Elbrus/optimization
< Elbrus
Elbrus porting cheat sheet:
Elbrus 2000 (aka e2k) is a 64-bit little-endian architecture. The compiler is mostly GCC compatible (defines __GNUC__), EDG frontend.
detection
- shell: uname -m returns e2k
- cmake: if({CMAKE_SYSTEM_PROCESSOR} STREQUAL "e2k")
- C preprocessor: if defined(__e2k__)
- compiler version: if __LCC__ = 125 and __LCC_MINOR__ = 9 then it's "LCC 1.25.09"
- architecture version: defined in __iset__ (less than 3 is obsolete, 6 is the latest at the moment)
intrinsics
- MMX, SSE2, SSSE3, SSE4.1* - native support
- AVX, AVX2 - supported, but not recommended, uses too much CPU registers
- SSE4.2 and _mm_dp_ps (from SSE4.1) - emulated, slow, do not use
The compiler enables MMX to AVX2 support by default, pass -mno-avx (-mno-sse4.2) if code depends on the presence of macros (e.g. #if defined(__AVX2__)).
builtins
- __sync*, __atomic* - supported by the compiler
- count leading/trailing zeros - supported (__builtin_clz, __builtin_ctz)
- memory fence - supported (need to include x86intrin.h first)

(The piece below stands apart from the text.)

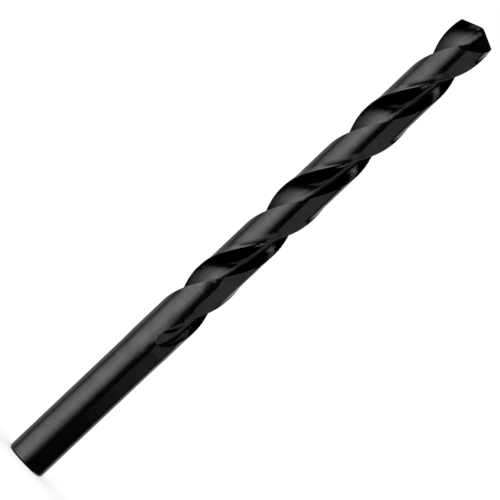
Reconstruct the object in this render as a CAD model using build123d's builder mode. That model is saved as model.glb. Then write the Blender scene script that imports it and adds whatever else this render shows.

- __builtin_ia32_mfence, __builtin_ia32_lfence, __builtin_ia32_sfence
cpuid
Use compile time CPU detection, select the best SIMD up to SSE4.1.
rdtsc
#include <x86intrin.h> uint64_t time = __rdtsc(); // same: unsigned aux; uint64_t time = __rdtscp(&aux);
useful pragmas
_Pragma("name") - to use from macros.
Use before the loop:
- #pragma ivdep - ignore data dependencies inside the loop
- #pragma unroll(n) - unroll cycle N times
makecontext
Instead of makecontext(ctx, ...) use makecontext_e2k(ctx, ...), returns a negative integer on error. Allocates extra resources that need to be freed using freecontext_e2k(ctx).
nop
Use __asm__ __volatile__ ("nop") or _mm_pause() for a little delay.